License note: the mt19937-64.c file is “Copyright © 2004, Makoto Matsumoto and Takuji Nishimura” and contains its own BSD 3-clause license however, this file is not built into the CwlUtils.framework, it is used only by the testing bundle for validation and performance testing.

Conclusion

If you’re after high performance, Xoshiro is probably the best general purpose algorithm currently available. Low memory (just 256 bits of storage), high performance (1.45 nanoseconds per 64-bit number, after subtracting test overheads) and well distributed (beating other algorithms on a range of automated tests).

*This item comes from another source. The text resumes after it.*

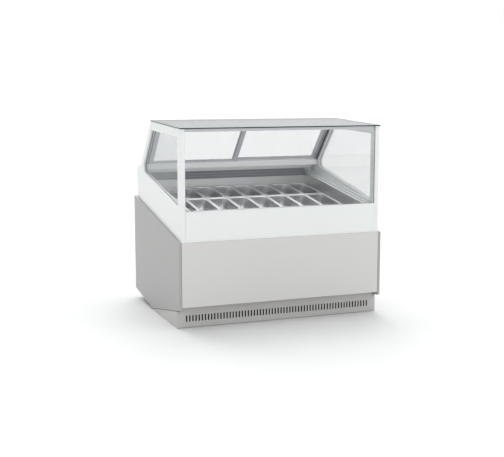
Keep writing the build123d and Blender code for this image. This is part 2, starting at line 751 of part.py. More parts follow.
def fan_motor(bore_length):
    """Fan motor about +Y with its nose at the origin and a running bore for the shaft."""
    body = Pos(0, 35, 0) * Rotation(90, 0, 0) * Cylinder(36, 60)
    nose = Pos(0, 3.5, 0) * Rotation(90, 0, 0) * Cylinder(14, 7)
    bore = Pos(0, bore_length / 2 - 0.5, 0) * Rotation(90, 0, 0) * Cylinder(4.05, bore_length + 1)
    return body + nose - bore


def condenser_fan():
    place = Pos(FAN_X, FAN_DEPTH - DEPTH / 2, FAN_Z)
    return place * fan_wheel(FAN_RADIUS, 32, 5, 26, 29)


def condenser_fan_motor():
    """Motor on its four-armed bracket, which is screwed inside the condenser's shroud."""
    place = Pos(FAN_X, FAN_DEPTH + 18 - DEPTH / 2, FAN_Z)
    motor = place * fan_motor(24)
    arms = None
    for angle in (45, 135):
        arm = place * Pos(0, 36, 0) * Rotation(0, angle, 0) * Box(360, 6, 14)
        arms = arm if arms is None else arms + arm
    inner = place * Pos(0, 36, 0) * Rotation(90, 0, 0) * Cylinder(34, 20)
    return motor + (arms - inner)


def refrigerant_pipes():
    """Copper discharge line from the compressor to the condenser and suction line to the coil."""
    def pipe(points, radius):
        corners = [Vector(x, depth - DEPTH / 2, z) for x, depth, z in points]
        path = FilletPolyline(*corners, radius=PIPE_BEND)
        profile = Plane(origin=path @ 0, z_dir=path % 0) * Circle(radius)
        return sweep(profile, path=path)

    discharge = [(-300, 666, 260), (-300, 560, 260), (-300, 560, 350), (40, 560, 350), (40, 300, 350)]
    suction = [
        (-390, 858, 240),
        (-390, SUCTION_DEPTH, 240),
        (-390, SUCTION_DEPTH, 330),
        (SUCTION_X, SUCTION_DEPTH, 330),
        (SUCTION_X, SUCTION_DEPTH, 540),
    ]
    return Compound(children=[pipe(discharge, 5), pipe(suction, SUCTION_RADIUS)])


def evaporator():
    """Finned coil lying on the floor of the well under the pans."""
    x0, x1 = -520.0, 520.0
    d0, d1 = 560.0, 780.0
    z0, z1 = 482.0, 600.0
    core = block(x0, x1, d0, d1, z0, z1)
    fins = 50
    pitch = (x1 - x0 - 30) / fins
    cutters = []
    for i in range(fins):
        x = x0 + 15 + i * pitch + 1.5
        cutters.append(block(x, x + pitch - 3, d0 - 1, d1 + 1, z0 + 8, z1 - 8))
    return core - cutters


def evaporator_fan():
    place = Pos(EVAP_FAN_X, EVAP_FAN_DEPTH - DEPTH / 2, EVAP_FAN_Z)
    return place * fan_wheel(EVAP_FAN_RADIUS, 24, 5, 22, 27)


def evaporator_fan_plate():
    """Partition behind the coil with a round hole for the fan, and the fan motor on its bracket."""
    x = EVAP_FAN_X
    front = EVAP_FAN_DEPTH - 4
    plate = block(-560, 560, front, front + 2, WELL_LOW + 3, 680)
    hole = Pos(x, front - DEPTH / 2, EVAP_FAN_Z) * Rotation(90, 0, 0) * Cylinder(EVAP_FAN_RADIUS + 4, 10)
    motor = Pos(x, EVAP_FAN_DEPTH + 16 - DEPTH / 2, EVAP_FAN_Z) * fan_motor(22)
    arm_depth = EVAP_FAN_DEPTH + 46
    bracket = block(x - 106, x - 100, front + 1, arm_depth + 6, EVAP_FAN_Z - 20, EVAP_FAN_Z + 20)
    bracket = bracket + block(x - 106, x - 30, arm_depth, arm_depth + 6, EVAP_FAN_Z - 20, EVAP_FAN_Z + 20)
    return plate - hole + motor + bracket


# ---- Controls and service parts ------------------------------------------------------------------
def control_panel():
    """Moulded bezel with a display window, touch keys under it and two rocker switches."""
    back = SHELL_BACK
    plate = block(CONTROL_X - 112, CONTROL_X + 112, back - 4, back + 4, CONTROL_Z - 36, CONTROL_Z + 36)
    plate = fillet(plate.edges().filter_by(Axis.Y), 6)
    housing = block(CONTROL_X - 104, CONTROL_X + 104, back - 44, back - 3, CONTROL_Z - 30, CONTROL_Z + 30)
    inside = block(CONTROL_X - 101, CONTROL_X + 101, back - 41, back - 4, CONTROL_Z - 27, CONTROL_Z + 27)
    body = plate + housing - inside
    window = block(CONTROL_X - 96, CONTROL_X - 16, back + 2.5, back + 5, CONTROL_Z - 20, CONTROL_Z + 20)
    body = body - window
    for x in KEY_X:
        key = rod((x, back + 3, CONTROL_Z), (x, back + 4.6, CONTROL_Z), KEY_RADIUS)
        body = body + chamfer(key.faces().sort_by(Axis.Y)[-1].edges(), 0.5)
    for x in SWITCH_X:
        half = SWITCH_WIDTH / 2 + 0.5
        tall = SWITCH_HEIGHT / 2 + 1
        body = body - block(x - half, x + half, back - 10, back + 10, CONTROL_Z - tall, CONTROL_Z + tall)
    return body


def rocker_switch(x):
    """Rocker with its two faces meeting over the pivot, tipped with its lower half pressed in."""
    half = SWITCH_WIDTH / 2
    tall = SWITCH_HEIGHT / 2
    outline = [
        (SHELL_BACK - 8, CONTROL_Z - tall + 3),
        (SHELL_BACK + 3.4, CONTROL_Z - tall + 0.5),
        (SHELL_BACK + 5.2, CONTROL_Z),
        (SHELL_BACK + 8.6, CONTROL_Z + tall - 1.5),
        (SHELL_BACK - 8, CONTROL_Z + tall - 3),
    ]
    return slab(outline, x - half, x + half)


def condensate_drawer():
    """Shallow tray behind a small drawer front; it collects the water from the well's drain."""
    edge = DRAWER_HALF - 6
    low = DRAWER_LOW + 6
    wall = 2.5
    tray = block(-edge, edge, DEPTH - 330, DEPTH - 14, low, DRAWER_HIGH - 8)
    edge = edge - wall
    inside = block(-edge, edge, DEPTH - 330 + wall, DEPTH - 14 - wall, low + wall, DRAWER_HIGH)
    front = block(-DRAWER_HALF, DRAWER_HALF, DEPTH - 16, DEPTH - 4, DRAWER_LOW, DRAWER_HIGH)
    scoop = Pos(0, DEPTH / 2 - 4, DRAWER_HIGH) * Rotation(90, 0, 0) * Cylinder(26, 14)
    return tray - inside + front - scoop


def cable_gland():
    x = GLAND_X
    z = GLAND_Z
    thread = rod((x, DEPTH - 26, z), (x, DEPTH - 1, z), GLAND_THREAD)
    nut = Plane(origin=(x, DEPTH / 2 - 26, z), z_dir=(0, 1, 0)) * RegularPolygon(14, 6)
    body = thread + extrude(nut, amount=6)
    dome = rod((x, DEPTH - 2, z), (x, DEPTH - 0.2, z), 13)
    bore = rod((x, DEPTH - 40, z), (x, DEPTH + 5, z), GLAND_BORE)
    return body + dome - bore


def panel_screws():
    """Pan-head screws of the rear panel, the service grille and the plinth."""
    solids = []
    for x in (-527, 0, 527):
        for z in (182, 528):
            solids.append(rod((x, DEPTH - 0.5, z), (x, DEPTH, z), 4.5))
    for x in (-745, 745):
        for z in (110, 440, 770):
            solids.append(rod((x, DEPTH - 2, z), (x, DEPTH, z), 4.5))
    for x in (-760, 760):
        for z in (24, 108):
            solids.append(rod((x, PLINTH_SETBACK - 2, z), (x, PLINTH_SETBACK, z), 4.0))
    return Compound(children=solids)


# ---- Assembly ------------------------------------------------------------------------------------
def build():
    right_panel = side_panel()
    PARTS["side_panel_right"] = right_panel
    PARTS["side_panel_left"] = mirrored(right_panel)
    PARTS["front_panel"] = front_panel()
    PARTS["plinth_front"] = plinth_front()
    PARTS["plinth_returns"] = plinth_returns()
    PARTS["rear_panel"] = rear_panel()
    PARTS["service_grille"] = service_grille()
    PARTS["rear_upper_panel"] = rear_upper_panel()
    right_frame = side_frame()
    PARTS["side_frame_right"] = right_frame
    PARTS["side_frame_left"] = mirrored(right_frame)
    right_glass = side_glass()
    PARTS["side_glasses"] = Compound(children=[right_glass, mirrored(right_glass)])
    PARTS["front_apron"] = front_apron()
    PARTS["front_glass"] = front_glass()
    PARTS["top_glass"] = top_glass()
    PARTS["lamp_profile"] = lamp_profile()
    PARTS["lamp_diffuser"] = lamp_diffuser()
    PARTS["top_rear_beam"] = top_rear_beam()
    PARTS["rear_sill"] = rear_sill()
    for name, side, out in (("left", -1, TRACK_INNER), ("right", 1, TRACK_OUTER)):
        PARTS[f"door_{name}_frame"] = door_frame(side, out)
        PARTS[f"door_{name}_glass"] = door_glass(side, out)
    PARTS["well_liner"] = well_liner()
    PARTS["insulation"] = insulation()
    right_trim = rim_trim()
    PARTS["rim_trims"] = Compound(children=[right_trim, mirrored(right_trim)])
    PARTS["return_grille"] = return_grille()
    PARTS["front_deck"] = front_deck()
    PARTS["deck_frame"] = deck_frame()
    pan = pan_shape()
    for row, y in (("front", -PAN_ROW / 2), ("rear", PAN_ROW / 2)):
        for column in range(PAN_COLUMNS):
            x = (column - (PAN_COLUMNS - 1) / 2) * PAN_PITCH
            PARTS[f"pan_{row}_{column + 1}"] = DECK * Pos(x, y, 0) * pan
    PARTS["base_frame"] = base_frame()
    PARTS["feet"] = feet()
    PARTS["compressor"] = compressor()
    PARTS["condenser"] = condenser()
    PARTS["condenser_fan"] = condenser_fan()
    PARTS["condenser_fan_motor"] = condenser_fan_motor()
    PARTS["refrigerant_pipes"] = refrigerant_pipes()
    PARTS["evaporator"] = evaporator()
    PARTS["evaporator_fan"] = evaporator_fan()
    PARTS["evaporator_fan_plate"] = evaporator_fan_plate()
    PARTS["control_panel"] = control_panel()
    PARTS["power_switch"] = rocker_switch(SWITCH_X[0])
    PARTS["lamp_switch"] = rocker_switch(SWITCH_X[1])
    PARTS["condensate_drawer"] = condensate_drawer()
    PARTS["cable_gland"] = cable_gland()
    PARTS["panel_screws"] = panel_screws()


build()
os.makedirs("parts", exist_ok=True)
for name, shape in PARTS.items():
    export_step(shape, f"parts/{name}.step")
print(len(PARTS), "parts")
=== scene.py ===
import json
from math import cos, pi, radians, sin

import bmesh
import bpy
from mathutils import Matrix, Vector


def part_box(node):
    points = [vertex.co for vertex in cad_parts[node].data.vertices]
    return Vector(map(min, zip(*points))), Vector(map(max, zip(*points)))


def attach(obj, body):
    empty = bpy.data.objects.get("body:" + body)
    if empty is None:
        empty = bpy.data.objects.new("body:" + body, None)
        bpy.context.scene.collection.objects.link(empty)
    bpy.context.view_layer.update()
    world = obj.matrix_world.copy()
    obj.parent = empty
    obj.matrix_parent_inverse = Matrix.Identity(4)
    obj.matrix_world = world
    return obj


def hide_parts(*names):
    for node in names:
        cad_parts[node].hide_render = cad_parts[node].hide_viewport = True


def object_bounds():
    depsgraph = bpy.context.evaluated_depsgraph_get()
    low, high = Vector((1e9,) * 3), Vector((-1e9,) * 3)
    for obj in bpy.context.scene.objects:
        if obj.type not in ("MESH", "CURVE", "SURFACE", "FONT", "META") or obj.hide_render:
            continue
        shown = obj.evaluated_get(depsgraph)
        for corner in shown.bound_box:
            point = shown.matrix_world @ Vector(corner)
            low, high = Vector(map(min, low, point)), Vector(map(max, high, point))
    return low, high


# Looks of a glazed ice cream dipping cabinet. Lengths are metres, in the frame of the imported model:
# +X is to the customer's right, +Y runs towards the server, +Z is up, and the floor is at z = 0.

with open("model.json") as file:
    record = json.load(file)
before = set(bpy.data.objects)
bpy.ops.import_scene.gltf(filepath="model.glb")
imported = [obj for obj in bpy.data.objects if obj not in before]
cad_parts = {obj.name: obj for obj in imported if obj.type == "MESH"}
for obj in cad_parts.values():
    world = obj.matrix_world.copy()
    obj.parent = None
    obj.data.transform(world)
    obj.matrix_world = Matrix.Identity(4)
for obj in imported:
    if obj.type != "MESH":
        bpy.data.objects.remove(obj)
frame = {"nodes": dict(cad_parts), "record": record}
CAD_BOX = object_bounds()
NODES = frame["nodes"]
MM = 0.001
CABINET = "cabinet"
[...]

However, the difference doesn’t mean much unless you need a lot of random numbers. For most applications, 2, or even 10 times slower random numbers is not a big problem. Mersenne Twister might still be a better choice for highly conservative projects unwilling to switch to newer algorithms, but the current generation of statistically tested algorithms brings a baseline of assurance from the outset that previous generations lacked.

Of course, if you only need a few random numbers in your program and you don’t really care about multithreading or repeatability then these alternative algorithms are unnecessary — there’s no problem with the built-in arc4random or even reading from /dev/urandom (you could generate hundreds of numbers from /dev/urandom per second without overheads reaching 1%).

Getting C-level performance in Swift for numerical algorithms is quirky but not particularly difficult. If you limit yourself to value types (no classes or existentials), use unsafe pointers and tuples instead of arrays, use overflow discarding operators &+/&-/&* instead of normal +/-/*, use while or repeat/while for your loops, then Swift and clang C will generally compile to identical instructions.

It’s not as though C is maximally performant without a little contortion. Using int types for indexes on 64-bit systems should be avoided and so should common idioms like inline use of the ++ postincrement operator.